Já no filme de 1961, o episódio "Couro de Gato", de Joaquim Pedro de Andrade, mostra uma criança que rouba gatos e vende a quem usa seu couro em tamborins, enquanto Diegues retrata um casal em que o marido é da escola de samba, e a mulher, sindicalista.
"Cinco Vezes Favela" é considerado um dos fundadores do cinema novo, e Diegues diz que quer repetir o feito agora. Para ele, a versão "por nós mesmos", pode contribuir "para a evolução do cinema brasileiro, no sentido de ter novos modos de fazer, novos temas, novas formas de ver o cinema".

"Filmes de favela"
O que era novo em 1961, no entanto, talvez não seja mais. Na época, o único filme a mostrar a favela era "Rio 40 Graus", de Nelson Pereira dos Santos. Agora, há até rótulo para títulos que retratam o morro, os "filmes de favela", figuras fáceis no cinema nacional desde "Cidade de Deus" (2002).
Mas o novo "Cinco Vezes", para Diegues, "não pode ser tomado como uma contestação do que já foi feito sobre favela". "É a afirmação de uma nova visão." Com orçamento de R$ 4 milhões, se o projeto vingar, diz ele, "a favela será porta-voz de si mesma pela primeira vez".
O filme, que entra nas últimas semanas de filmagem no Rio, começou em 2007 com oficinas de roteiro nas favelas, com mais de 200 moradores. Eles votaram os argumentos e criaram os roteiros.

Apoio de ONGs
Houve, é claro, o apoio de ONGs que já fazem trabalhos nas favelas, como o Nós do Morro e o AfroReggae, para escolher alunos e "dialogar" com o tráfico a fim de ter autorização para as filmagens.
Se em 1961 a escola de samba e o conflito de classes surgiam de forma predominante, os roteiros atuais expõem a luta entre os morros e suas facções, o tráfico e a falta de dinheiro (leia as sinopses ao lado).
O papel de Diegues -cineasta de "Bye Bye Brasil" (1980), "Orfeu" (1998) e "Deus É Brasileiro" (2003), entre outros- é "coordenar e emprestar nome" ao projeto para entrar no mercado.
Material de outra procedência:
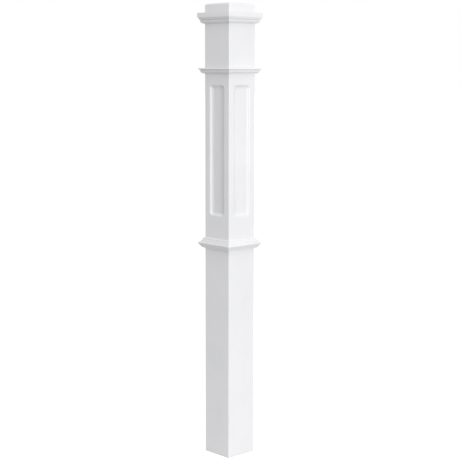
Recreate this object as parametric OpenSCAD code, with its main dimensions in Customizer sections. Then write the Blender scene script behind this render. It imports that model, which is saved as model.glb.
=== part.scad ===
// Box newel post: four mitred boards round an open hollow, a seated cap block,
// and three mitred bands of moulding planted on the faces.
// Millimetres. Origin at the middle of the foot, +Z up, front face towards -Y.

/* [Shaft] */
// width of each face of the square shaft
post_w = 110; // [80:1:180]
// height of the finished post, foot to top of cap block
post_h = 1425; // [900:1:1800]
// thickness of the boards
board_t = 19; // [12:0.5:30]
// small rounding on the four long arrises
arris_r = 1.5; // [0.5:0.1:4]

/* [Cap block] */
// full depth of the cap block, from its seat on the boards
cap_h = 42; // [30:1:60]
// rounding of the cap block's top edges
cap_r = 7; // [1:0.5:15]

/* [Recessed panel] */
// plain margin between the panel and the edge of the face
stile_w = 20; // [12:0.5:40]
// length of the recess, outer edge to outer edge
panel_len = 410; // [150:1:460]
// from the top of the post down to the middle of the recess
panel_drop = 452; // [400:1:500]
// depth of the sunk field
panel_d = 7; // [3:0.1:8.5]
// square drop from the foot of the ogee to the sunk field
panel_sink = 1; // [0.5:0.1:2]
// width of the ogee round the sunk field
ogee_w = 11; // [8:0.5:18]
// rounding of the sunk field's own corners
field_r = 1.5; // [0.5:0.1:10]

/* [Crown] */
// from the top of the post down to the crown's top
crown_drop = 28; // [15:1:29]
// height of the crown
crown_h = 33; // [26:0.5:60]
// how far the crown stands out from the face
crown_out = 17; // [14:0.5:30]
// height of the plain vertical band at the crown's top
crown_fascia = 15; // [8:0.5:20]
// set-back of the quarter round under that band
fascia_step = 3; // [0.5:0.1:4]
// radius of the quarter round under that band
crown_round_r = 8; // [5:0.5:12]

/* [Upper collar] */
// from the top of the post down to the upper collar's underside
upper_drop = 214; // [150:1:240]
// how far the upper collar stands out from the face
upper_out = 14.7; // [12:0.1:30]
// radius of the bead along its top
upper_bead_r = 3; // [2:0.25:6]

/* [Lower collar] */
// from the top of the post down to the lower collar's underside
lower_drop = 760.5; // [700:0.5:860]
// how far its rounded nose stands out from the face
lower_out = 16.5; // [16:0.1:30]
// radius of the rounded nose
nose_r = 5; // [3:0.5:6]
// height of the nose's middle above the collar's underside
nose_y = 15.3; // [12:0.1:24]
// stand-out of the foot of the slope under the nose
slope_foot_x = 7; // [2:0.5:8]
// set-back of the shoulder behind the nose's middle
shoulder_back = 1.5; // [0.5:0.1:3]
// upright below each of the two quarter rounds above the nose
neck_h = 2; // [1:0.1:6]
// radius of the quarter round on the nose's shoulder
shoulder_r = 4.5; // [3:0.1:5]
// radius of the quarter round along the collar's top
top_round_r = 5; // [2:0.1:5]

/* [Moulding cutter] */
// stand-out of the foot of the flat round under the crown and the upper collar
ovolo_foot_x = 4.5; // [2:0.1:7]
// stand-out of that round at its widest
ovolo_out = 10.8; // [10:0.1:12]
// height of that round
ovolo_h = 8; // [6:0.1:11]
// radius of that round
ovolo_r = 8; // [6:0.5:40]
// height of the square fillets beside the curves
fillet_h = 1.2; // [0.6:0.1:2]
// height of the quirk, the narrow groove above that round
quirk_h = 0.8; // [0.5:0.1:2]
// stand-out of the bottom of the quirk
quirk_x = 9; // [3:0.1:9]
// easing of the sharp moulding edges
ease_r = 0.8; // [0.3:0.1:2]

/* [Hidden] */
$fn = 72;
half = post_w / 2;
board_top = post_h - cap_h;
over = 1; // how far a cutter runs past the surface it cuts
big = 2 * post_w;
recess_w = post_w - 2 * stile_w;
recess_r = field_r + ogee_w;
// the ogee is two equal arcs that meet halfway down its slope
ogee_foot = [field_r, -panel_d + panel_sink];
ogee_edge = [recess_r, 0];
ogee_mid = (ogee_foot + ogee_edge) / 2;
ogee_r = (pow(ogee_w / 2, 2) + pow(ogee_mid[1], 2)) / (-2 * ogee_mid[1]);
// heights of the mouldings' undersides and of the recess, above the foot
crown_z = post_h - crown_drop - crown_h;
upper_z = post_h - upper_drop;
lower_z = post_h - lower_drop;
panel_mid = post_h - panel_drop;
// the flat round that the crown and the upper collar share, and the quirk above it
ovolo_foot = [ovolo_foot_x, fillet_h];
ovolo_edge = [ovolo_out, fillet_h + ovolo_h];
quirk_y = ovolo_edge[1] + fillet_h;
ovolo_top = quirk_y + quirk_h;
upper_h = ovolo_top + 2 * upper_bead_r;
// the lower collar's curves, stacked above its nose
nose_x = lower_out - nose_r;
shoulder_x = nose_x - shoulder_back - shoulder_r;
shoulder_y = nose_y + nose_r + neck_h;
top_round_x = shoulder_x - top_round_r;
top_round_y = shoulder_y + shoulder_r + neck_h;
lower_h = top_round_y + top_round_r;

// ---------- plan shapes ----------

// the shaft's outline with its eased arrises
module shaft_outline() {
    inner = half - arris_r;
    square([post_w, 2 * inner], center = true);
    square([2 * inner, post_w], center = true);
    for (sx = [-1, 1], sy = [-1, 1])
        translate([sx * inner, sy * inner]) circle(r = arris_r);
}

// the quarter of the plan that belongs to the front, cut on the mitre lines
module mitre_quarter() {
    polygon([[0, 0], [-big, -big], [big, -big]]);
}

// ---------- recessed panel ----------

// section of the recess edge: x runs out from the field's corner centre, y up from the face
module recess_section() {
    difference() {
        polygon([[0, over], [0, -panel_d], [field_r, -panel_d], ogee_foot,
                 ogee_mid, ogee_edge, [recess_r, over]]);
        // the wood swells out near the face
        intersection() {
            translate([recess_r, -ogee_r]) circle(r = ogee_r);
            polygon([ogee_mid, [ogee_mid[0], 0], ogee_edge]);
        }
    }
    // and is hollowed near the field
    intersection() {
        translate(ogee_foot + [0, ogee_r]) circle(r = ogee_r);
        polygon([ogee_foot, [ogee_mid[0], ogee_foot[1]], ogee_mid]);
    }
}

// the whole recess cutter, lying on the front face
module recess_cutter() {
    cw = recess_w - 2 * recess_r;
    cl = panel_len - 2 * recess_r;
    translate([0, -half, panel_mid]) rotate([90, 0, 0]) {
        translate([-cw / 2, -cl / 2, -panel_d]) cube([cw, cl, panel_d + over]);
        for (s = [0, 1]) rotate([0, 0, 180 * s]) {
            translate([cw / 2, 0, 0]) rotate([90, 0, 0])
                linear_extrude(height = cl, center = true) recess_section();
            rotate([0, 0, 90]) translate([cl / 2, 0, 0]) rotate([90, 0, 0])
                linear_extrude(height = cw, center = true) recess_section();
            translate([cw / 2, cl / 2, 0]) rotate_extrude(angle = 90) recess_section();
            translate([-cw / 2, cl / 2, 0]) rotate([0, 0, 90])
                rotate_extrude(angle = 90) recess_section();
        }
    }
}

// ---------- shaft boards and cap ----------

module board() {
    difference() {
        linear_extrude(height = board_top) intersection() {
            shaft_outline();
            polygon([[-half, -half], [half, -half],
                     [half - board_t, -half + board_t], [-half + board_t, -half + board_t]]);
        }
        recess_cutter();
    }
}

// waste taken off one top edge of the cap block
module cap_edge_waste() {
    translate([0, -half, post_h]) rotate([90, 0, -90])
        linear_extrude(height = big, center = true) difference() {
            translate([-cap_r, -cap_r]) square([cap_r + over, cap_r + over]);
            translate([-cap_r, -cap_r]) circle(r = cap_r);
        }
}

module cap() {
    difference() {
        translate([0, 0, board_top]) linear_extrude(height = cap_h) shaft_outline();
        for (k = [0:3]) rotate([0, 0, 90 * k]) cap_edge_waste();
    }
}

// ---------- moulding sections: x out from the face, y up from the underside ----------

// a square edge at (x, y) rounded off, as waste to be taken away
module ease_top(x, y) {
    difference() {
        translate([x - ease_r, y - ease_r]) square([ease_r + over, ease_r + over]);
        translate([x - ease_r, y - ease_r]) circle(r = ease_r);
    }
}

// where a line from point p touches the right-hand side of a circle
function touch(p, centre, r) =
    let (v = centre - p, a = atan2(v[1], v[0]) - asin(r / norm(v)))
    p + sqrt(v * v - r * r) * [cos(a), sin(a)];

// centre of a circle through two points, on the left of the way from a to b
function arc_centre(a, b, r) =
    let (chord = b - a, len = norm(chord))
    (a + b) / 2 + sqrt(r * r - len * len / 4) * [-chord[1], chord[0]] / len;

// the flat round with its fillets and quirk, which the crown and the upper collar end in
module ovolo() {
    square([ovolo_foot_x, fillet_h]);
    intersection() {
        translate(arc_centre(ovolo_foot, ovolo_edge, ovolo_r)) circle(r = ovolo_r);
        translate([0, fillet_h]) square([ovolo_out, ovolo_h]);
    }
    translate([0, ovolo_edge[1]]) square([ovolo_out, fillet_h]);
    translate([0, quirk_y]) square([quirk_x, quirk_h]);
}

module crown_section() {
    fascia_y = crown_h - crown_fascia;
    round_x = crown_out - fascia_step - crown_round_r;
    round_y = fascia_y - fillet_h / 2;
    difference() {
        union() {
            translate([0, fascia_y]) square([crown_out, crown_fascia]);
            translate([0, round_y]) square([round_x + crown_round_r, fillet_h]);
            translate([0, ovolo_top]) square([round_x, fascia_y - ovolo_top]);
            intersection() {
                translate([round_x, round_y]) circle(r = crown_round_r);
                translate([0, ovolo_top]) square([crown_out, round_y - ovolo_top]);
            }
            ovolo();
        }
        ease_top(crown_out, crown_h);
    }
}

module upper_collar_section() {
    bead_x = upper_out - upper_bead_r;
    translate([0, ovolo_top]) square([bead_x, 2 * upper_bead_r]);
    translate([bead_x, ovolo_top + upper_bead_r]) circle(r = upper_bead_r);
    ovolo();
}

module lower_collar_section() {
    slope_foot = [slope_foot_x, fillet_h];
    intersection() {
        square([lower_out + over, lower_h + over]);
        union() {
            square([slope_foot_x, fillet_h]);
            polygon([[0, fillet_h], slope_foot, touch(slope_foot, [nose_x, nose_y], nose_r),
                     [nose_x, nose_y], [0, nose_y]]);
            translate([0, nose_y]) square([nose_x, nose_r]);
            translate([nose_x, nose_y]) circle(r = nose_r);
            translate([0, nose_y]) square([shoulder_x + shoulder_r, shoulder_y - nose_y]);
            translate([shoulder_x, shoulder_y]) circle(r = shoulder_r);
            translate([0, shoulder_y]) square([shoulder_x, top_round_y - shoulder_y]);
            translate([top_round_x, top_round_y]) circle(r = top_round_r);
            translate([0, top_round_y]) square([top_round_x, top_round_r]);
        }
    }
}

// a length of moulding on the front face, cut to the mitre lines
module strip(z, h, out) {
    intersection() {
        translate([0, -half, z]) rotate([90, 0, -90])
            linear_extrude(height = 2 * (half + out + over), center = true) children();
        translate([0, 0, z - over]) linear_extrude(height = h + 2 * over) mitre_quarter();
    }
}

module crown() { strip(crown_z, crown_h, crown_out) crown_section(); }
module upper_collar() { strip(upper_z, upper_h, upper_out) upper_collar_section(); }
module lower_collar() { strip(lower_z, lower_h, lower_out) lower_collar_section(); }

// turn a front piece on to another face: 0 front, 1 right, 2 back, 3 left
module face(k) { rotate([0, 0, 90 * k]) children(); }

// ---------- the separate pieces ----------

module board_front() { color("white") face(0) board(); }
module board_right() { color("white") face(1) board(); }
module board_back() { color("white") face(2) board(); }
module board_left() { color("white") face(3) board(); }
module cap_block() { color("white") cap(); }
module crown_front() { color("ivory") face(0) crown(); }
module crown_right() { color("ivory") face(1) crown(); }
module crown_back() { color("ivory") face(2) crown(); }
module crown_left() { color("ivory") face(3) crown(); }
module upper_collar_front() { color("ivory") face(0) upper_collar(); }
module upper_collar_right() { color("ivory") face(1) upper_collar(); }
module upper_collar_back() { color("ivory") face(2) upper_collar(); }
module upper_collar_left() { color("ivory") face(3) upper_collar(); }
module lower_collar_front() { color("ivory") face(0) lower_collar(); }
module lower_collar_right() { color("ivory") face(1) lower_collar(); }
module lower_collar_back() { color("ivory") face(2) lower_collar(); }
module lower_collar_left() { color("ivory") face(3) lower_collar(); }

board_front();
board_right();
board_back();
board_left();
cap_block();
crown_front();
crown_right();
crown_back();
crown_left();
upper_collar_front();
upper_collar_right();
upper_collar_back();
upper_collar_left();
lower_collar_front();
lower_collar_right();
lower_collar_back();
lower_collar_left();
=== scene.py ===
# Box newel post, painted white: four mitred boards, a block top and three planted mouldings.
import math

import bmesh
import bpy
from mathutils import Euler, Matrix, Vector


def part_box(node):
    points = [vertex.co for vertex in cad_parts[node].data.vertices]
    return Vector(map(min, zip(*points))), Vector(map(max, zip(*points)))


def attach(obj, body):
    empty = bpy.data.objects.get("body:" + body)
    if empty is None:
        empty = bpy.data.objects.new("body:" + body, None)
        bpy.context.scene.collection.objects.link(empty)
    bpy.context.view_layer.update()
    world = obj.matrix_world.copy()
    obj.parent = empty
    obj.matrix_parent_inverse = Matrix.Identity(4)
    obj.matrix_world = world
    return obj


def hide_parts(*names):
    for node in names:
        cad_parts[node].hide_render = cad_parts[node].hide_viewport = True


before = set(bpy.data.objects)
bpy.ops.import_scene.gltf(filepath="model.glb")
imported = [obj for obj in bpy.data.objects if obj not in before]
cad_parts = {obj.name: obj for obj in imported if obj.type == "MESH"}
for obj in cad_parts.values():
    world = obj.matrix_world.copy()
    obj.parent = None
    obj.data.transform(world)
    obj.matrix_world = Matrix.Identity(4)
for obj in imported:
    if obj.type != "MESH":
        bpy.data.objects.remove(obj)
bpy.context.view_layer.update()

MM = 0.001                               # a millimetre, in metres
FACES = ["front", "right", "back", "left"]   # a quarter turn from each to the next

# ---------------------------------------------------------------- sizes from the frame
board_lo, board_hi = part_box("board_front")
cap_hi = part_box("cap_block")[1]
crown_lo, crown_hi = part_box("crown_front")
upper_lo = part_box("upper_collar_front")[0]
lower_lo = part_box("lower_collar_front")[0]

half = -board_lo[1]                      # half the width of the shaft
board_t = board_hi[1] - board_lo[1]      # thickness of the boards
board_top = board_hi[2]                  # where the cap block is seated
post_top = cap_hi[2]

arris_r = 1.5 * MM                       # easing of the shaft's long arrises
mitre_gap = 0.05 * MM                    # each cut face stands back this much
paint_r = 0.35 * MM                      # how round paint leaves a crisp edge
seam_depth = 0.12 * MM                   # how far the painted joint line lies under each arris
seam_ease = 0.04 * MM                    # how far the arris falls back beside that line
seam_angle = math.radians(-47)           # where the line lies, just short of the mitre

cap_r = 7 * MM                           # rounding of the block's top edges
cap_seat_ease = 0.3 * MM                 # the block's lower edge, eased where it meets the boards
cap_corner_growth = 0.35                 # how fast its corners round off as the top turns in

# recessed panel
stile_w = 20 * MM                        # flat face on either side of it
panel_len = 410 * MM
panel_mid = post_top - 452 * MM          # height of its middle
panel_d = 7 * MM                         # depth of the sunk field
panel_sink = 1 * MM                      # square drop from the ogee to the field
ogee_w = 11 * MM                         # width of the ogee all round it
field_r = 1.5 * MM                       # corners of the sunk field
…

Para ele, o cinema feito pela favela já existe "de forma talentosa", mas "os filmes ficam entre eles".
Com coprodução da Riofilme e da Globofilmes, produtora que banca sucessos como "Se Eu Fosse Você", de Daniel Filho, o objetivo é trazer "uma forma de cultura que estava na margem para o centro".
"É uma invasão do sistema, e o que eu chamo de sistema é uma espécie de trem da economia que leva esses filmes para o maior número possível de plataformas: na televisão, no cinema, em DVD e tudo o que tiver", completa Diegues.